Les 10 000 morts dus à la COVID-19 dans les EHPAD ont suscité de nombreux articles mettant en cause les pouvoirs publics et les directions d’établissements ; une plainte contre X fut déposée par un collectif de familles, leurs avocats demandant que cette affaire nationale soit traitée par le pôle Santé publique de Marseille (comme les affaires du Médiator et du Levothyrox).
Ce X signifie qu’il va falloir identifier les présumés responsables.
Le premier d’entre eux est un virus : le traiter suppose de recourir à un traitement adéquat, inexistant à ce jour. S’y ajoutent des mesures de protection difficiles à appliquer, un confinement qui regroupe les personnes contaminées avec les autres, l’absence de masques de protection qui dans certains établissements ne sont arrivés qu’après la livraison des housses mortuaires, la relative pénurie de personnel en raison de la maladie, de la garde obligatoire des enfants à la maison et d’un quota de personnels d’accompagnement déjà faible en amont de la pandémie.
Certains messages publicitaires comme l’incitation à souscrire un contrat obsèques et en assumer les frais rappellent qu’on doit se préoccuper de ne pas être une charge. D’autres déclarations sont plus explicites : le philosophe Comte-Sponville (interview France-Inter, 22 avril 2020), énonce : « je me demande ce que c’est cette société qui est en train de faire de ses vieux une priorité » relevant ainsi, outre un curieux cynisme de sa part, que ceux que nos dirigeants nomment avec un paternalisme affecté « nos anciens » ou « nos ainés » ne sont justement pas une priorité.
Le placement en établissement reste le plus souvent un choix par défaut. Le maintien d’une personne dépendante à son domicile suppose la présence d’un aidant familial et d’un service d’aide et de soins. La question du placement se pose lors d’une rupture dans cette organisation (dégradation brutale de l’état de santé, décès du conjoint…). Lors du veuvage non seulement l’aidant disparait mais les revenus s’amenuisent, les enfants (dans leur majorité les femmes, filles ou belles-filles) ne sont pas toujours en mesure de prendre le relais en raison des autres charges qu’elles assument (emploi, fonction grand-parentale) ou de l’éloignement.

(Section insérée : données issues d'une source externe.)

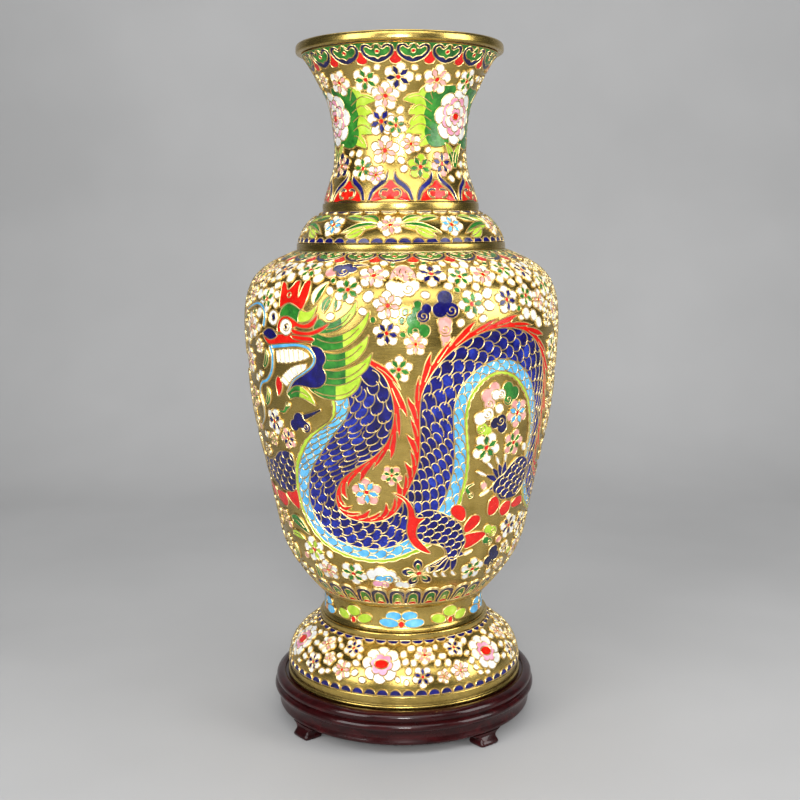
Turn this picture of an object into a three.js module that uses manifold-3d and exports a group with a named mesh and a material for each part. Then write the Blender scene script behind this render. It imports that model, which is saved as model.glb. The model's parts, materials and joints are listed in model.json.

Enfin le choix du placement dépend aussi des liens tissés avec la personne dépendante. Il suscite l’espoir que son parent bénéficiera de tout ce qui lui est nécessaire et de la permanence de soins et de présence, il soulage donc d’une responsabilité de tous les instants.
Le développement des EHPAD est lié à ces conditions de vie et s’appuie sur le fait qu’en plus du versement de la pension de retraite, 75% pour cent des retraités sont propriétaires de leur logement (source INSEE), voire d’une résidence secondaire. Même si les revenus liés à la retraite sont insuffisants, le paiement à l’établissement est garanti par une hypothèque sur le patrimoine, ou par la facturation du reste à charge aux enfants, très minoritairement par le Fonds d’aide sociale[1].
Ce secteur est aussi celui dont les quotas de personnels d’accompagnement s’avèrent largement inférieurs, à dépendance égale, au secteur du handicap[2] et où les niveaux de qualification et donc les salaires sont les plus bas. Et le journal Le Monde de titrer « Les maisons de retraite, un business rentable, 06.12.2017 ».
Se conjuguent ainsi : des vieux dépendants dont l’utilité sociale est déniée mais dont les ressources sont garanties, des intérêts financiers importants (6 des 100 plus grandes fortunes de France sont propriétaires d’EHPAD), et enfin une politique qui encourage des recrutements insuffisants avec un faible niveau de qualification.
Cette pandémie et les 10 000 morts des EHPAD mettent au grand jour le traitement infligé de longue date à tous ceux qui sont considérés comme des « vies nues » (Agamben) dans les sociétés néolibérales. Et c’est ce qu’il nous appartient encore et surtout de comprendre afin de penser la vie et l’accompagnement des vieux qui sont en réalité « des personnes chronologiquement plus âgées que d’autres[3] ».
Monique Carlotti – juillet 2020
[1] Le prix de journée en EHPAD se décline en trois postes : 1 /les soins médicaux et paramédicaux sont pris en charge par la sécurité sociale. 2/ selon le niveau de la perte d’autonomie, l’Allocation Personnalisée d’Autonomie (APA) est versée par le conseil départemental, son montant varie en fonction du niveau de dépendance et des revenus et n’est pas récupérable, 3/ les prestations hôtelières qui peuvent éventuellement bénéficier de l’ASH par le fond d’aide social et sont récupérables sur héritage.
[2] Christophe Capuano, Que faire de nos vieux ? Une histoire de la protection sociale de 1880 à nos jours, Paris, Presses de Sciences Po, 2018.